__Data section__:
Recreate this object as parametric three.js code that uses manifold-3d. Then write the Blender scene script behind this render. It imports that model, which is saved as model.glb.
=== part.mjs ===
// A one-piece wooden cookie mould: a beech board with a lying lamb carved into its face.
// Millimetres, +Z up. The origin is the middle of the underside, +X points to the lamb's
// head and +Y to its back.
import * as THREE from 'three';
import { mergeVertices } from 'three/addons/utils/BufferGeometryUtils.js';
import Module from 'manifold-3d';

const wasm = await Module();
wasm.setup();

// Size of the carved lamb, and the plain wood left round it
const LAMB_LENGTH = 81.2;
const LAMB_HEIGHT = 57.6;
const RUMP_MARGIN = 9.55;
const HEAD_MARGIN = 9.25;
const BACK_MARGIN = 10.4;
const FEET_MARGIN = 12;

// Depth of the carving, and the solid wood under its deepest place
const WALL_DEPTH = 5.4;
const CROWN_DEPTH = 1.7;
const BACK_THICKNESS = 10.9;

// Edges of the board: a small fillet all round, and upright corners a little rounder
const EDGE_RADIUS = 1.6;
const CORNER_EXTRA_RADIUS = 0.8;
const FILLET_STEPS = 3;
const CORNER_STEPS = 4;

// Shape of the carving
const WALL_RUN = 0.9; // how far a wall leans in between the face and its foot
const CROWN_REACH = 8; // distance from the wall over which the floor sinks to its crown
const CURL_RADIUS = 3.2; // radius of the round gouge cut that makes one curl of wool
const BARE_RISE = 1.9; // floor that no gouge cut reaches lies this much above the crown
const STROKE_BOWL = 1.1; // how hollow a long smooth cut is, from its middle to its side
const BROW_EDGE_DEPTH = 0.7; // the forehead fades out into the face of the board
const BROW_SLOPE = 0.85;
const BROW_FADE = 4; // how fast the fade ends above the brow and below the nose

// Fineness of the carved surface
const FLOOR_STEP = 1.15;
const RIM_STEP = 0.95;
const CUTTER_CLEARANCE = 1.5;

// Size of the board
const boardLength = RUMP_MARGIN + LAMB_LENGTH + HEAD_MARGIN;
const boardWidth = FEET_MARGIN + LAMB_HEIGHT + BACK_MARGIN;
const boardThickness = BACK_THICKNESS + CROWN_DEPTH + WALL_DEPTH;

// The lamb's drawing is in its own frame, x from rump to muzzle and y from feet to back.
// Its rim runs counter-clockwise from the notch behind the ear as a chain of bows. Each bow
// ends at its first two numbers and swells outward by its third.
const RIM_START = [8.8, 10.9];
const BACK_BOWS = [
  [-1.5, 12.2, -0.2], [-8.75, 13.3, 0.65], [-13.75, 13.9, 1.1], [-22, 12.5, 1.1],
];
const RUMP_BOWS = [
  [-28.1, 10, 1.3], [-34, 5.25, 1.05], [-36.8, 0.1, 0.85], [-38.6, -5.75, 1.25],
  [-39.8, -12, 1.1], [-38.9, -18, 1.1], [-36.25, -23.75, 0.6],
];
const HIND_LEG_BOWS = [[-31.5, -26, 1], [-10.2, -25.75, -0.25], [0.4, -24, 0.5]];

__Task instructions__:
Print again each line of the listing above, exactly as it appears.

__Problem solution__:
Recreate this object as parametric three.js code that uses manifold-3d. Then write the Blender scene script behind this render. It imports that model, which is saved as model.glb.
=== part.mjs ===
// A one-piece wooden cookie mould: a beech board with a lying lamb carved into its face.
// Millimetres, +Z up. The origin is the middle of the underside, +X points to the lamb's
// head and +Y to its back.
import * as THREE from 'three';
import { mergeVertices } from 'three/addons/utils/BufferGeometryUtils.js';
import Module from 'manifold-3d';

const wasm = await Module();
wasm.setup();

// Size of the carved lamb, and the plain wood left round it
const LAMB_LENGTH = 81.2;
const LAMB_HEIGHT = 57.6;
const RUMP_MARGIN = 9.55;
const HEAD_MARGIN = 9.25;
const BACK_MARGIN = 10.4;
const FEET_MARGIN = 12;

// Depth of the carving, and the solid wood under its deepest place
const WALL_DEPTH = 5.4;
const CROWN_DEPTH = 1.7;
const BACK_THICKNESS = 10.9;

// Edges of the board: a small fillet all round, and upright corners a little rounder
const EDGE_RADIUS = 1.6;
const CORNER_EXTRA_RADIUS = 0.8;
const FILLET_STEPS = 3;
const CORNER_STEPS = 4;

// Shape of the carving
const WALL_RUN = 0.9; // how far a wall leans in between the face and its foot
const CROWN_REACH = 8; // distance from the wall over which the floor sinks to its crown
const CURL_RADIUS = 3.2; // radius of the round gouge cut that makes one curl of wool
const BARE_RISE = 1.9; // floor that no gouge cut reaches lies this much above the crown
const STROKE_BOWL = 1.1; // how hollow a long smooth cut is, from its middle to its side
const BROW_EDGE_DEPTH = 0.7; // the forehead fades out into the face of the board
const BROW_SLOPE = 0.85;
const BROW_FADE = 4; // how fast the fade ends above the brow and below the nose

// Fineness of the carved surface
const FLOOR_STEP = 1.15;
const RIM_STEP = 0.95;
const CUTTER_CLEARANCE = 1.5;

// Size of the board
const boardLength = RUMP_MARGIN + LAMB_LENGTH + HEAD_MARGIN;
const boardWidth = FEET_MARGIN + LAMB_HEIGHT + BACK_MARGIN;
const boardThickness = BACK_THICKNESS + CROWN_DEPTH + WALL_DEPTH;

// The lamb's drawing is in its own frame, x from rump to muzzle and y from feet to back.
// Its rim runs counter-clockwise from the notch behind the ear as a chain of bows. Each bow
// ends at its first two numbers and swells outward by its third.
const RIM_START = [8.8, 10.9];
const BACK_BOWS = [
  [-1.5, 12.2, -0.2], [-8.75, 13.3, 0.65], [-13.75, 13.9, 1.1], [-22, 12.5, 1.1],
];
const RUMP_BOWS = [
  [-28.1, 10, 1.3], [-34, 5.25, 1.05], [-36.8, 0.1, 0.85], [-38.6, -5.75, 1.25],
  [-39.8, -12, 1.1], [-38.9, -18, 1.1], [-36.25, -23.75, 0.6],
];
const HIND_LEG_BOWS = [[-31.5, -26, 1], [-10.2, -25.75, -0.25], [0.4, -24, 0.5]];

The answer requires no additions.